Dans un groupe suffisamment large, certains individus paraitront plus doués que d'autres et deviendront des spécialistes. Comme les sociétés grandissent et en rencontrent d'autres, s'ensuit une compétition et un effet de « survie du plus fort » qui pourrait pousser les pratiquants à modifier leurs concepts de façon à en fournir une version plus abstraite et donc plus largement acceptée. Finalement, les pratiquants « spécialistes » forment un groupe soudé ou une corporation, associée à ses buts politiques (religion)[15].
L'hypothèse du gène de Dieu propose qu'un gène spécifique (VMAT2) prédisposerait les humains aux expériences spirituelles ou mystiques.
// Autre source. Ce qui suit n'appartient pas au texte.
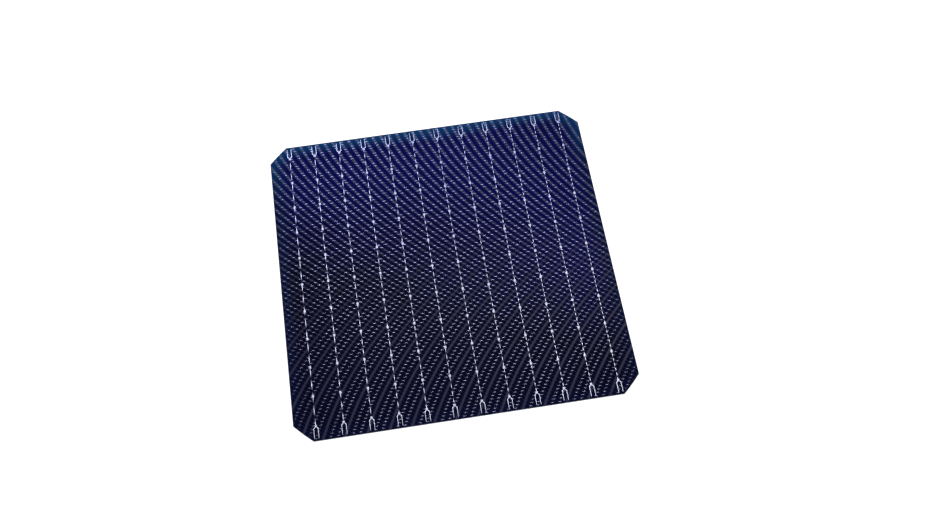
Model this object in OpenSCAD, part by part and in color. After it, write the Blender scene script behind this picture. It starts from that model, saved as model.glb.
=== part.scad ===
// Bifacial monocrystalline solar cell, lying on its rear face.
// Millimetres. The origin is at the middle of the face it rests on, +Z points out of the front
// face, the busbars run along Y and the fingers along X.

/* [Wafer] */
// Width of the wafer across its flat sides
wafer_w = 156.75; // [154:0.25:160]
// Diameter of the round ingot whose surface is left at the four corners
ingot_d = 210; // [206:0.5:216]
// Thickness of the silicon
wafer_t = 0.18; // [0.12:0.01:0.3]
// Thickness of the coating film on each face
film_t = 0.01; // [0.005:0.005:0.03]

/* [Busbar layout, alike on both faces] */
// Number of busbars on a face
busbar_n = 12; // [6:1:12]
// Distance from the wafer's side to the middle of the first busbar
busbar_inset = 9.9; // [9:0.1:14]
// Number of solder pads on a busbar
pad_n = 11; // [5:1:14]
// Distance from the wafer's end to the middle of the first solder pad
pad_inset = 6.9; // [5.5:0.1:10]
// Distance between the two prongs that each busbar forks into at its ends
fork_w = 2; // [1.6:0.1:3]

/* [Front print] */
// Number of fingers on the front face
front_finger_n = 103; // [80:1:120]
// Bare margin between the wafer's edge and the front print
front_margin = 1.11; // [0.8:0.01:2]
// Width of a front finger
front_finger_w = 0.07; // [0.03:0.01:0.12]
// Height of a front finger above the film
front_finger_h = 0.015; // [0.01:0.001:0.02]
// Width of a front busbar's line
front_bar_w = 0.15; // [0.1:0.05:0.6]
// Height of a front busbar above the film
front_bar_h = 0.025; // [0.022:0.001:0.04]
// Width of a front solder pad, across the busbar
front_pad_w = 1; // [0.8:0.1:1.6]
// Length of a front solder pad, along the busbar
front_pad_l = 1.2; // [0.8:0.1:2]

/* [Rear print] */
// Number of fingers on the rear face
rear_finger_n = 120; // [90:1:130]
// Bare margin between the wafer's edge and the rear print
rear_margin = 1.025; // [0.8:0.005:2]
// Width of a rear finger
rear_finger_w = 0.08; // [0.04:0.01:0.2]
// Height of a rear finger under the film
rear_finger_h = 0.02; // [0.01:0.001:0.025]
// Width of a rear busbar's line
rear_bar_w = 0.5; // [0.2:0.05:0.8]
// Height of a rear busbar under the film
rear_bar_h = 0.03; // [0.027:0.001:0.04]
// Width of a rear solder pad, across the busbar
rear_pad_w = 1.4; // [1:0.1:1.6]
// Length of a rear solder pad, along the busbar
rear_pad_l = 1.8; // [1:0.1:2.4]

/* [Hidden] */
// Number of sides that the round slice is drawn with: they stay within 0.001 mm of the circle,
// far less than the thickness of a film
slice_sides = 720;
// Names of the busbars on a face: front_busbar_01 is the one at the smallest X
function busbar_name(face, i) = str(face, "_busbar_", i < 10 ? "0" : "", i);

// Levels of the layers, from the resting face up
rear_film_z = rear_bar_h;
silicon_z = rear_film_z + film_t;
front_film_z = silicon_z + wafer_t;
front_print_z = front_film_z + film_t;

// Middle of busbar i, counted from 1
busbar_pitch = (wafer_w - 2 * busbar_inset) / (busbar_n - 1);
function busbar_x(i) = busbar_inset - wafer_w / 2 + (i - 1) * busbar_pitch;
// Distance along the busbar in which its line splits into the two prongs
fork_l = fork_w / 2;

// Middles of all the fingers of a face
function finger_ys(count, margin) =
    let (first = margin - wafer_w / 2, pitch = -2 * first / (count - 1))
    [for (j = [0 : count - 1]) first + j * pitch];
front_ys = finger_ys(front_finger_n, front_margin);
rear_ys = finger_ys(rear_finger_n, rear_margin);

// How far a printed line at distance d from the middle of the wafer may run to either side:
// to the margin along the flat side, or along the round corner
function reach(d, margin) =
    min(wafer_w / 2 - margin, sqrt((ingot_d / 2 - margin) ^ 2 - d ^ 2));

// Round slice of the ingot
module slice() {
    polygon([for (k = [1 : slice_sides])
        let (a = k * 360 / slice_sides) [cos(a), sin(a)] * ingot_d / 2]);
}

// Outline of the wafer: a square cut from a round slice, which leaves the corners round
module wafer_outline() {
    intersection() {
        square(wafer_w, center = true);
        slice();
    }
}

// One layer that covers the wafer's whole face
module sheet(z, t) {
    translate([0, 0, z]) linear_extrude(t) wafer_outline();
}

// All the fingers of a face, standing on z = 0
module fingers(ys, margin, w, h) {
    for (y = ys)
        translate([-reach(abs(y), margin), y - w / 2, 0])
            cube([2 * reach(abs(y), margin), w, h]);
}

// One end of a busbar seen from above: the line splits at the last pad into two prongs,
// which run on side by side, each to the edge of the print
module fork(line_w, split_y, left_y, right_y) {
    outer = (fork_w + line_w) / 2;
    inner = (fork_w - line_w) / 2;
    difference() {
        polygon([
            [-line_w / 2, split_y],
            [line_w / 2, split_y],
            [outer, split_y + fork_l],
            [outer, right_y],
            [-outer, left_y],
            [-outer, split_y + fork_l]
        ]);
        polygon([
            [0, split_y + line_w],
            [inner, split_y + line_w + fork_l],
            [inner, max(left_y, right_y) + line_w],
            [-inner, max(left_y, right_y) + line_w],
            [-inner, split_y + line_w + fork_l]
        ]);
    }
}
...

Dean Hamer, un partisan de cette hypothèse, voit cette prédisposition comme augmentant l'optimisme, ce qui a des effets positifs sur d'autres facteurs tels que la santé et le succès reproducteur.
De plus, n'importe quel gène contribuant au déni permettrait à un mème autrement absurde d'augmenter en fréquence tant que le comportement en résultant augmente le fitness biologique. L'individu nie simplement que le mème n'est pas vrai, se comporte comme s'il l'était, et en bénéficie via une augmentation de fitness. Alors que l'intelligence générale (facteur g) et le déni sont inversement corrélés, les deux ne sont pas directement liés. Les individus fortement intelligents peuvent tomber dans le déni, mais cela est moins fréquent que pour les individus moins intelligents[16]. Il est notable que, alors que le déni peut avoir une origine génétique, il y existe d'autres raisons pour lesquelles quelqu'un peut tomber dans le déni. Par exemple, un psychopathe pourrait nier le changement climatique car il ou elle ne se soucie pas de ce qui arrive dans le monde, ni de n'importe qui l'habitant. Malgré cela, il serait erroné de supposer que toutes les personnes niant le changement climatique sont des psychopathes et, d'ailleurs, la plupart ne le sont probablement pas. On peut aussi comprendre qu'une adhésion religieuse à des idées peut être avantageuse pour un individu d'un point de vue évolutif lorsque l'on considère, par exemple, le résultat comportemental du déni de la surpopulation[17].